遠い日
前職のボス、と言わなきゃいけないのが悲しい。1ヶ月ほど前、私の送別会としてボスの当麻さんが飲みに連れて行ってくれた。
今思うと非常事態宣言が発令される直前の、自粛ムードの高まる中での飲み会。少人数とは言えギリギリセーフ、いや、アウトの時期だったように思う。
楽しくて悲しくて、想い出いっぱいの時間だった。当麻さんはオフレコで、数ヶ月後に東京本社へ転勤する予定になっているということを私達に伝えてくれた。
先へ
当麻さんが私をフロントオフィスとして社員に転換する話を進めようとしなかったのは、もちろん私の適性もあるけれど、自分がもう近くで助けてあげられない、守ってあげられないっていう気持ちが大きかったんだと思う。
転勤の話を聞いて、私もやっぱり当麻さんがいないときっと頑張りきれなかったと想像できるし、これで良かったんだなと納得することができた。
当麻さんが栄転で東京に行ってしまうことは、さみしいけれどとてもうれしいことで、エリート街道まっしぐらな当麻さんをますますリスペクトする気持ちが大きくなった。
だけど一方で、あと数ヶ月で簡単には会えない物理的な距離ができてしまうことが悲しかった。
遠く遠く
そもそも同じ職場でも遠い存在の人だった。私は同業他社に転職すると言っても、仕事絡みで連絡をする理由はない。仕事以外で連絡する理由はもっとない。もう2度と会えないんだろうか。
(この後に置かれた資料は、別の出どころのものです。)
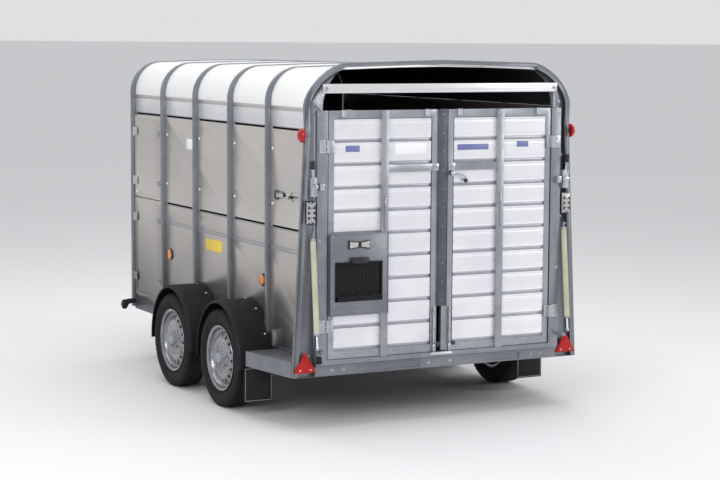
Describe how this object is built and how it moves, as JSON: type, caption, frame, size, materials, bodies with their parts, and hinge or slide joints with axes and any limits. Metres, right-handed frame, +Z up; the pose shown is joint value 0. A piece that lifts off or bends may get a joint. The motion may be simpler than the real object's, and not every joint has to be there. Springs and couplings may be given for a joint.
{
  "type": "livestock trailer",
  "caption": "Twin-axle livestock trailer: hooped aluminium body, white arched roof, ramp carrying two rear doors, side doors, mudguards, drawbar and jockey wheel.",
  "frame": {"origin": "centre of the footprint, on the ground", "axes": "+X to the right seen from behind, +Y forward to the coupling, +Z up"},
  "size_m": [2.3, 4.4802, 2.327],
  "materials": {
    "galvanised": "dull galvanised steel with a faint spangle",
    "body_panel": "plain reflective aluminium sheet",
    "door_plank": "bright ribbed aluminium planks",
    "bar_aluminium": "light aluminium bar",
    "roof_white": "white translucent moulded sheet",
    "deck": "plywood floor under a dark rubber mat",
    "black_metal": "black painted or coated",
    "bright_metal": "bright plated steel",
    "spring_sleeve": "cream plastic sleeve",
    "lamp": "clear faceted lens on a black base",
    "reflector_red": "red reflector",
    "tyre": "black tyre rubber",
    "rim_silver": "silver painted steel",
    "mudguard_black": "black moulded plastic",
    "flap_rubber": "black rubber",
    "jockey_tyre": "black rubber"
  },
  "bodies": {
    "trailer": {"chassis_frame": "galvanised", "drawbar": "galvanised", "coupling_body": "black_metal", "jockey_tube": "galvanised", "axle_rear": "galvanised", "axle_front": "galvanised", "floor_deck": "deck", "hoop_1": "galvanised", "hoop_2": "galvanised", "hoop_3": "galvanised", "hoop_4": "galvanised", "hoop_5": "galvanised", "rear_crossmember": "galvanised", "rear_frame": "galvanised", "roof_shell": "roof_white", "side_wall_left": "body_panel", "side_wall_right": "body_panel", "front_wall": "body_panel", "ramp_spring_left": "spring_sleeve", "ramp_spring_right": "spring_sleeve", "rear_lamp_left": "lamp", "rear_lamp_right": "lamp", "triangle_reflector_left": "reflector_red", "triangle_reflector_right": "reflector_red", "mud_flap_left": "flap_rubber", "mud_flap_right": "flap_rubber", "mudguard_rear_left": "mudguard_black", "mudguard_rear_right": "mudguard_black", "mudguard_front_left": "mudguard_black", "mudguard_front_right": "mudguard_black"},
    "ramp": {"ramp_frame": "galvanised"},
    "left_door": {"left_door_frame": "galvanised", "left_door_planks": "door_plank", "number_plate_board": "galvanised"},
    "right_door": {"right_door_frame": "galvanised", "right_door_planks": "door_plank"},
    "door_lever": {"door_latch_lever": "black_metal"},
    "bolt_left": {"door_bolt_left": "black_metal"},
    "bolt_right": {"door_bolt_right": "black_metal"},
    "latch_left": {"ramp_latch_left": "galvanised"},
    "latch_right": {"ramp_latch_right": "galvanised"},
    "spring_rod_left": {"ramp_spring_rod_left": "galvanised"},
    "spring_rod_right": {"ramp_spring_rod_right": "galvanised"},
    "top_bar": {"rear_bar": "bar_aluminium"},
    "gate_loop": {"gate_catch_loop": "black_metal"},
    "side_door_lower": {"lower_side_door": "body_panel"},
    "side_door_upper": {"upper_side_door": "body_panel"},
    "wheel_rear_left": {"tyre_rear_left": "tyre", "rim_rear_left": "rim_silver"},
    "wheel_rear_right": {"tyre_rear_right": "tyre", "rim_rear_right": "rim_silver"},
    "wheel_front_left": {"tyre_front_left": "tyre", "rim_front_left": "rim_silver"},
    "wheel_front_right": {"tyre_front_right": "tyre", "rim_front_right": "rim_silver"},
    "jockey_slide": {"jockey_leg": "bright_metal"},
    "jockey_roller": {"jockey_wheel": "jockey_tyre"},
    "crank": {"jockey_crank": "black_metal"},
    "hitch_handle": {"coupling_handle": "bright_metal"},
    "parking_brake": {"brake_lever": "black_metal"}
  },
  "joints": [
    {"name": "ramp_fold", "type": "hinge", "parent": "trailer", "child": "ramp", "pos_m": [0, -2.1421, 0.424], "axis": [1, 0, 0], "range_deg": [0, 100]},
    {"name": "left_door_swing", "type": "hinge", "parent": "ramp", "child": "left_door", "pos_m": [-0.832, -2.1681, 1.2], "axis": [0, 0, -1], "range_deg": [0, 110]},
    {"name": "right_door_swing", "type": "hinge", "parent": "ramp", "child": "right_door", "pos_m": [0.832, -2.1681, 1.2], "axis": [0, 0, 1], "range_deg": [0, 110]},
    {"name": "door_lever_turn", "type": "hinge", "parent": "right_door", "child": "door_lever", "pos_m": [0.06, -2.1661, 1.6], "axis": [0, 1, 0], "range_deg": [0, 60]},
    {"name": "bolt_left_lift", "type": "slide", "parent": "left_door", "child": "bolt_left", "axis": [0, 0, 1], "range_m": [0, 0.06]},
    {"name": "bolt_right_lift", "type": "slide", "parent": "right_door", "child": "bolt_right", "axis": [0, 0, 1], "range_m": [0, 0.06]},
    {"name": "latch_left_turn", "type": "hinge", "parent": "trailer", "child": "latch_left", "pos_m": [-0.931, -2.1581, 1.484], "axis": [1, 0, 0], "range_deg": [0, 100]},
    {"name": "latch_right_turn", "type": "hinge", "parent": "trailer", "child": "latch_right", "pos_m": [0.931, -2.1581, 1.484], "axis": [1, 0, 0], "range_deg": [0, 100]},
    {"name": "spring_left_stretch", "type": "slide", "parent": "trailer", "child": "spring_rod_left", "axis": [0, -0.0995, -0.995], "range_m": [0, 0.19]},
    {"name": "spring_right_stretch", "type": "slide", "parent": "trailer", "child": "spring_rod_right", "axis": [0, -0.0995, -0.995], "range_m": [0, 0.19]},
    {"name": "top_bar_release", "type": "slide", "parent": "trailer", "child": "top_bar", "axis": [0, -1, 0], "range_m": [0, 0.12]},
    {"name": "gate_loop_swing", "type": "hinge", "parent": "trailer", "child": "gate_loop", "pos_m": [-0.9195, -1.6201, 1.45], "axis": [0, 0, 1], "range_deg": [0, 80]},
    {"name": "lower_side_door_swing", "type": "hinge", "parent": "trailer", "child": "side_door_lower", "pos_m": [-0.9185, 0.9881, 0.86], "axis": [0, 0, -1], "range_deg": [0, 100]},
    {"name": "upper_side_door_swing", "type": "hinge", "parent": "trailer", "child": "side_door_upper", "pos_m": [-0.9185, 0.9881, 1.54], "axis": [0, 0, -1], "range_deg": [0, 100]},
    {"name": "wheel_rear_left_spin", "type": "hinge", "parent": "trailer", "child": "wheel_rear_left", "pos_m": [-1.058, -1.1551, 0.328], "axis": [1, 0, 0], "continuous": true},
    {"name": "wheel_rear_right_spin", "type": "hinge", "parent": "trailer", "child": "wheel_rear_right", "pos_m": [1.058, -1.1551, 0.328], "axis": [1, 0, 0], "continuous": true},
    {"name": "wheel_front_left_spin", "type": "hinge", "parent": "trailer", "child": "wheel_front_left", "pos_m": [-1.058, -0.3081, 0.328], "axis": [1, 0, 0], "continuous": true},
    {"name": "wheel_front_right_spin", "type": "hinge", "parent": "trailer", "child": "wheel_front_right", "pos_m": [1.058, -0.3081, 0.328], "axis": [1, 0, 0], "continuous": true},
    {"name": "jockey_raise", "type": "slide", "parent": "trailer", "child": "jockey_slide", "axis": [0, 0, 1], "range_m": [0, 0.12]},
    {"name": "jockey_roll", "type": "hinge", "parent": "jockey_slide", "child": "jockey_roller", "pos_m": [-0.19, 1.8931, 0.1], "axis": [1, 0, 0], "continuous": true},
    {"name": "crank_turn", "type": "hinge", "parent": "trailer", "child": "crank", "pos_m": [-0.19, 1.8931, 0.8], "axis": [0, 0, 1], "continuous": true},
    {"name": "hitch_handle_lift", "type": "hinge", "parent": "trailer", "child": "hitch_handle", "pos_m": [0, 2.2181, 0.4856], "axis": [-1, 0, 0], "range_deg": [0, 50]},
    {"name": "parking_brake_pull", "type": "hinge", "parent": "trailer", "child": "parking_brake", "pos_m": [0.086, 1.8438, 0.4096], "axis": [1, 0, 0], "range_deg": [-40, 0]}
  ],
  "couplings": [
    {"joint": "spring_left_stretch", "follows": "ramp_fold", "m_per_rad": 0.10027},
    {"joint": "spring_right_stretch", "follows": "ramp_fold", "m_per_rad": 0.10027}
  ]
}
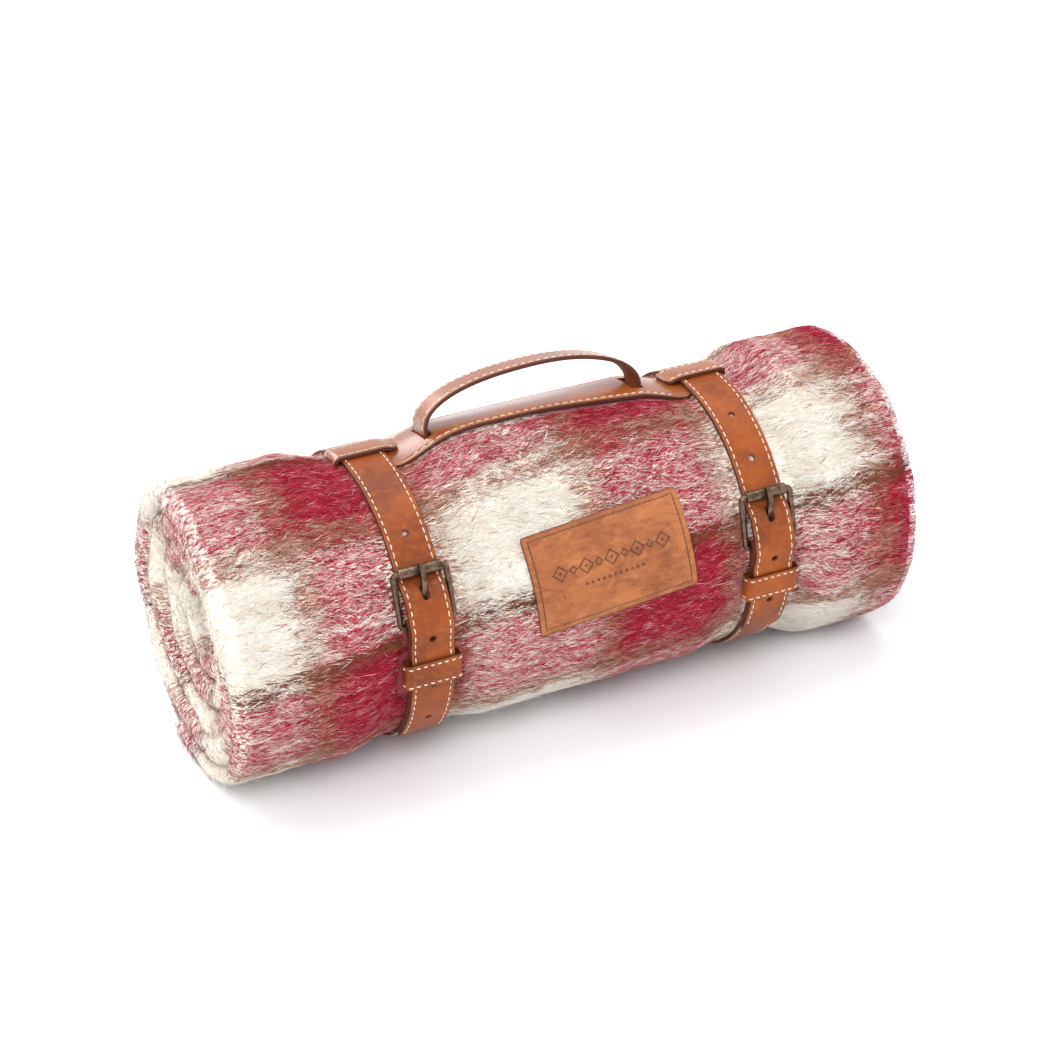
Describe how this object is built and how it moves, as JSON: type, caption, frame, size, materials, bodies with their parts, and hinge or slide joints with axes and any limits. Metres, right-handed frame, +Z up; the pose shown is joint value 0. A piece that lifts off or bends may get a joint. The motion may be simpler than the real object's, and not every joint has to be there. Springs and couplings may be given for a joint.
{
  "type": "rolled blanket with strap carrier",
  "caption": "Rolled plaid mohair throw held by leather straps with roller buckles, keepers, a stitched yoke and an arched carrying handle.",
  "frame": {"origin": "middle of the flattened underside, on the table", "axes": "+X along the roll, left to right seen from the buckle side; -Y the front with buckles and label; +Z up"},
  "size_m": [0.44, 0.1822, 0.2038],
  "materials": {
    "mohair": "brushed long-pile mohair in a crimson, cream and tan plaid",
    "strap_leather": "smooth cognac leather, satin, dark painted edges",
    "lining_leather": "second ply of the same cognac leather",
    "label_leather": "waxed nubuck, mottled",
    "cream_thread": "waxed cream thread",
    "dark_thread": "dark brown thread",
    "antique_metal": "antique gunmetal brass, worn bright on the edges"
  },
  "bodies": {
    "carrier": {"blanket_roll": "mohair", "label_patch": "label_leather", "label_stitching": "dark_thread", "yoke_panel": "strap_leather", "yoke_lining": "lining_leather", "yoke_stitching": "cream_thread", "left_girth_strap": "strap_leather", "left_girth_lining": "lining_leather", "left_girth_stitching": "cream_thread", "right_girth_strap": "strap_leather", "right_girth_lining": "lining_leather", "right_girth_stitching": "cream_thread"},
    "handle": {"handle_strap": "strap_leather", "handle_lining": "lining_leather", "handle_stitching": "cream_thread", "handle_end_tabs": "strap_leather"},
    "left_buckle": {"left_buckle_frame": "antique_metal"},
    "left_roller": {"left_buckle_roller": "antique_metal"},
    "left_prong": {"left_buckle_prong": "antique_metal"},
    "left_keeper_loop": {"left_keeper": "strap_leather", "left_keeper_stitching": "cream_thread"},
    "left_tail": {"left_tail_end": "strap_leather", "left_tail_lining": "lining_leather", "left_tail_stitching": "cream_thread"},
    "right_buckle": {"right_buckle_frame": "antique_metal"},
    "right_roller": {"right_buckle_roller": "antique_metal"},
    "right_prong": {"right_buckle_prong": "antique_metal"},
    "right_keeper_loop": {"right_keeper": "strap_leather", "right_keeper_stitching": "cream_thread"},
    "right_tail": {"right_tail_end": "strap_leather", "right_tail_lining": "lining_leather", "right_tail_stitching": "cream_thread"}
  },
  "joints": [
    {"name": "handle_slide", "type": "slide", "parent": "carrier", "child": "handle", "axis": [0, 0.2419, 0.9703], "range_m": [-0.002, 0.002]},
    {"name": "left_buckle_tilt", "type": "hinge", "parent": "carrier", "child": "left_buckle", "pos_m": [-0.102, -0.08114, 0.1077], "axis": [1, 0, 0], "range_deg": [0, 1.5]},
    {"name": "left_roller_spin", "type": "hinge", "parent": "left_buckle", "child": "left_roller", "pos_m": [-0.102, -0.07176, 0.13639], "axis": [1, 0, 0], "continuous": true},
    {"name": "left_prong_lift", "type": "hinge", "parent": "left_buckle", "child": "left_prong", "pos_m": [-0.102, -0.08114, 0.1077], "axis": [1, 0, 0], "range_deg": [0, 1.5]},
    {"name": "left_keeper_slide", "type": "hinge", "parent": "carrier", "child": "left_keeper_loop", "pos_m": [-0.102, 0, 0.0852], "axis": [1, 0, 0], "range_deg": [-2, 6]},
    {"name": "left_tail_flex", "type": "hinge", "parent": "carrier", "child": "left_tail", "pos_m": [-0.102, -0.08299, 0.05811], "axis": [-1, 0, 0], "range_deg": [0, 35], "stiffness_Nm_per_rad": 0.02, "springref_deg": -17.19},
    {"name": "right_buckle_tilt", "type": "hinge", "parent": "carrier", "child": "right_buckle", "pos_m": [0.114, -0.08265, 0.10127], "axis": [1, 0, 0], "range_deg": [0, 1.5]},
    {"name": "right_roller_spin", "type": "hinge", "parent": "right_buckle", "child": "right_roller", "pos_m": [0.114, -0.07556, 0.1306], "axis": [1, 0, 0], "continuous": true},
    {"name": "right_prong_lift", "type": "hinge", "parent": "right_buckle", "child": "right_prong", "pos_m": [0.114, -0.08265, 0.10127], "axis": [1, 0, 0], "range_deg": [0, 1.5]},
    {"name": "right_keeper_slide", "type": "hinge", "parent": "carrier", "child": "right_keeper_loop", "pos_m": [0.114, 0, 0.0852], "axis": [1, 0, 0], "range_deg": [-1.5, 5.5]},
    {"name": "right_tail_flex", "type": "hinge", "parent": "carrier", "child": "right_tail", "pos_m": [0.114, -0.08299, 0.05811], "axis": [-1, 0, 0], "range_deg": [0, 35], "stiffness_Nm_per_rad": 0.02, "springref_deg": -17.19}
  ]
}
飲み会が終わって数日後、最終出社日に当麻さんへお礼とあいさつをしに行った。そして、転職先で落ち着いたら連絡してもいいですか、と聞いてみた。
当麻さんは、落ち着かなくてもいつでも連絡くれていいよ、と笑いながら言ってくれる。
それじゃ、転職したらすぐ連絡します、と冗談ぽく言って、なんだか2度と会えないような気がしていたのが少し落ち着いた。
励み
それでもアレコレ考え込んでしまって転職してすぐには連絡できなくて、でも早く連絡したくて、転職して1週間ほどしてから転職先から連絡をした。
飲み会の時に話してくれたお気に入りのお店、また今度連れて行ってくださいということと、転職先でがんばります、と言うこと。
当麻さんは、渚さんの仕事に対する姿勢なら絶対に大丈夫、がんばって、ということと、行きつけのお店でまた飲もう、ということを返信してくれた。
そして自分を追い込むために、当麻さんが転勤される前にお誘いします、と思い切って宣言した。
日常
GWまでの非常事態宣言が出て自粛ムードは最高潮になった。そしてそれはさらに延長されようとしている。
日常は完全に失われていて、日常を取り戻すためにたくさんの人が闘っている。会いたいと思うことさえも不謹慎に思えてしまう。
当麻さんの転勤の時期までに落ち着くのかどうか、誰にもわからない。このまま会えずに離れてしまうんだろうか。そして少しずつ、記憶も薄れてしまうんだろうか。
たられば
こんな状況で、せめてまだ同じ職場なら。あうんの呼吸で当麻さんの仕事のサポートができたのに。
だけどもし私が転職していなければ、個人的に飲みに連れて行ってくれることもなかっただろう。転勤の話も直前に人事発表で知って落ち込んで、ってことになっていたと思うと、これはこれで良かったのかもしれない。
なんてことをこのコロナ騒動の間中考えたり、一緒に作り上げた資料を眺めて思い出に浸ったりしていた。
戻れないけれど
キラキラしていた時間。うつうつとした毎日のせいで、よけいにあの頃に戻りたくなる。当麻さんに会いたくなる。
だけどいつか当麻さんに会える日が来たとき、はずかしくない自分でいようと辞めるときに誓った。当麻さんはいつだって前に進んでる。がんばらないと、あっという間に見えなくなって、本当に手の届かない人になってしまう。
世の中が大きく変わろうとしていて、自分自身も新しい環境に身を置いて、前に進むのか落ちていくのかは自分次第だ。とにかくがんばろう。何も見えない毎日だけど、とにかく前に進もう。